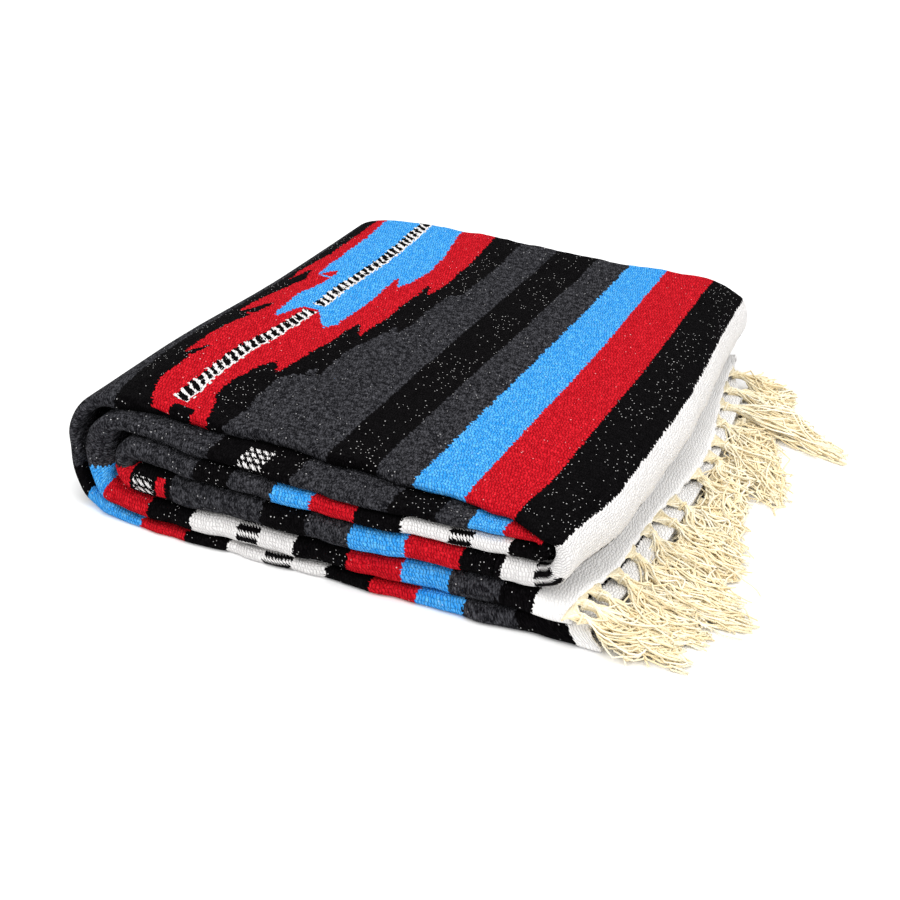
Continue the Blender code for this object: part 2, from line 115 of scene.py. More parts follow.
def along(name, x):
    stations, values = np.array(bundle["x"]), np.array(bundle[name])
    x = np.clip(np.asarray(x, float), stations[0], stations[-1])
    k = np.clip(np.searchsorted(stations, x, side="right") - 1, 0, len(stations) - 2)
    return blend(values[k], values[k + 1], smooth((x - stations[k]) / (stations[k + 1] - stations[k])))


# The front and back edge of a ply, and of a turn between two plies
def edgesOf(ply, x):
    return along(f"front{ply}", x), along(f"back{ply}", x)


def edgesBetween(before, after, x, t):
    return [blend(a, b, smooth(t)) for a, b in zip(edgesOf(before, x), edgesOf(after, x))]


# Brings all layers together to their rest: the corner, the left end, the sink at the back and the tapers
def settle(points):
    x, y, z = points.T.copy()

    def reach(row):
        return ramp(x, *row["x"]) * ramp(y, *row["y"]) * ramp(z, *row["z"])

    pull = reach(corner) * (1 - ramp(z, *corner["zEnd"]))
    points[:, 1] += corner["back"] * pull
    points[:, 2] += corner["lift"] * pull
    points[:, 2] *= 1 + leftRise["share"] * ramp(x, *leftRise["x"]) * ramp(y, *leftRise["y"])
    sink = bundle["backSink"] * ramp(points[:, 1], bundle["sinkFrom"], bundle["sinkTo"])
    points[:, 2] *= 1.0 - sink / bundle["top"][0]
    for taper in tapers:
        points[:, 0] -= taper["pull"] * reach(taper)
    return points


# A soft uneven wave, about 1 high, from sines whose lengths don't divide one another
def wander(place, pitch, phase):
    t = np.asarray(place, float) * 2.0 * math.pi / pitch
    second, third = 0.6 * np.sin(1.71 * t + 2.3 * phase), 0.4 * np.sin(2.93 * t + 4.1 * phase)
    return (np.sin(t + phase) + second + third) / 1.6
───
- _PROBLEM STATEMENT_
Write out the material exactly as given.

- _TASK RESPONSE_
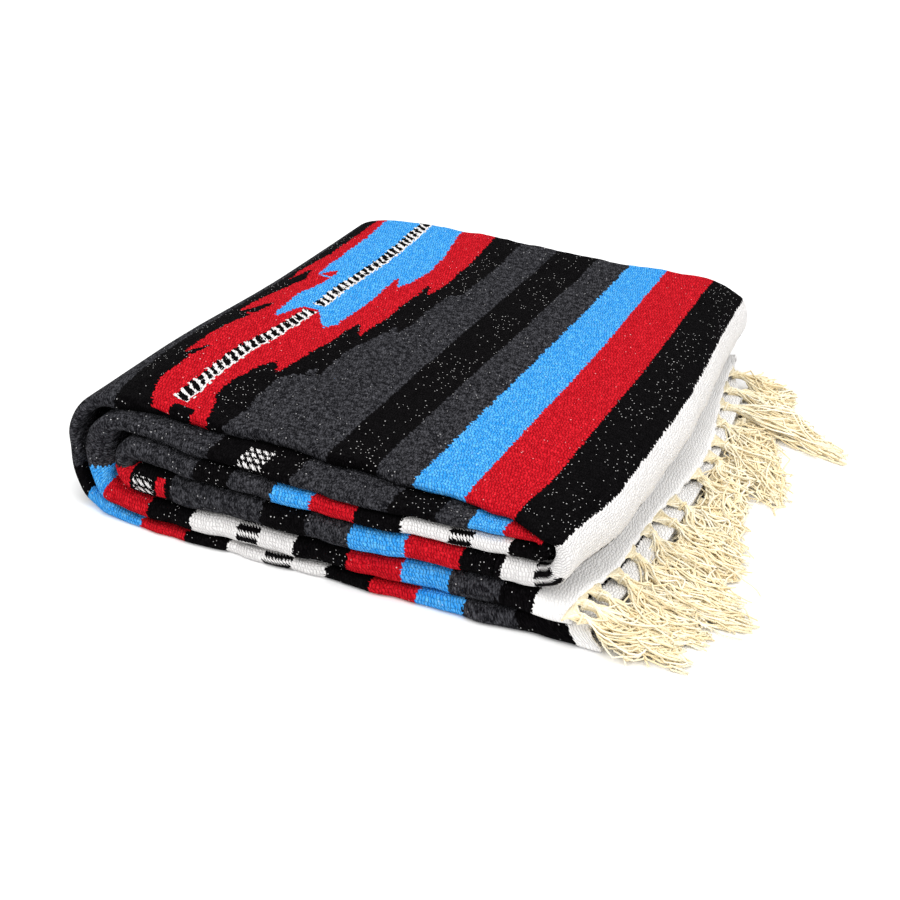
Continue the Blender code for this object: part 2, from line 115 of scene.py. More parts follow.
def along(name, x):
    stations, values = np.array(bundle["x"]), np.array(bundle[name])
    x = np.clip(np.asarray(x, float), stations[0], stations[-1])
    k = np.clip(np.searchsorted(stations, x, side="right") - 1, 0, len(stations) - 2)
    return blend(values[k], values[k + 1], smooth((x - stations[k]) / (stations[k + 1] - stations[k])))


# The front and back edge of a ply, and of a turn between two plies
def edgesOf(ply, x):
    return along(f"front{ply}", x), along(f"back{ply}", x)


def edgesBetween(before, after, x, t):
    return [blend(a, b, smooth(t)) for a, b in zip(edgesOf(before, x), edgesOf(after, x))]


# Brings all layers together to their rest: the corner, the left end, the sink at the back and the tapers
def settle(points):
    x, y, z = points.T.copy()

    def reach(row):
        return ramp(x, *row["x"]) * ramp(y, *row["y"]) * ramp(z, *row["z"])

    pull = reach(corner) * (1 - ramp(z, *corner["zEnd"]))
    points[:, 1] += corner["back"] * pull
    points[:, 2] += corner["lift"] * pull
    points[:, 2] *= 1 + leftRise["share"] * ramp(x, *leftRise["x"]) * ramp(y, *leftRise["y"])
    sink = bundle["backSink"] * ramp(points[:, 1], bundle["sinkFrom"], bundle["sinkTo"])
    points[:, 2] *= 1.0 - sink / bundle["top"][0]
    for taper in tapers:
        points[:, 0] -= taper["pull"] * reach(taper)
    return points


# A soft uneven wave, about 1 high, from sines whose lengths don't divide one another
def wander(place, pitch, phase):
    t = np.asarray(place, float) * 2.0 * math.pi / pitch
    second, third = 0.6 * np.sin(1.71 * t + 2.3 * phase), 0.4 * np.sin(2.93 * t + 4.1 * phase)
    return (np.sin(t + phase) + second + third) / 1.6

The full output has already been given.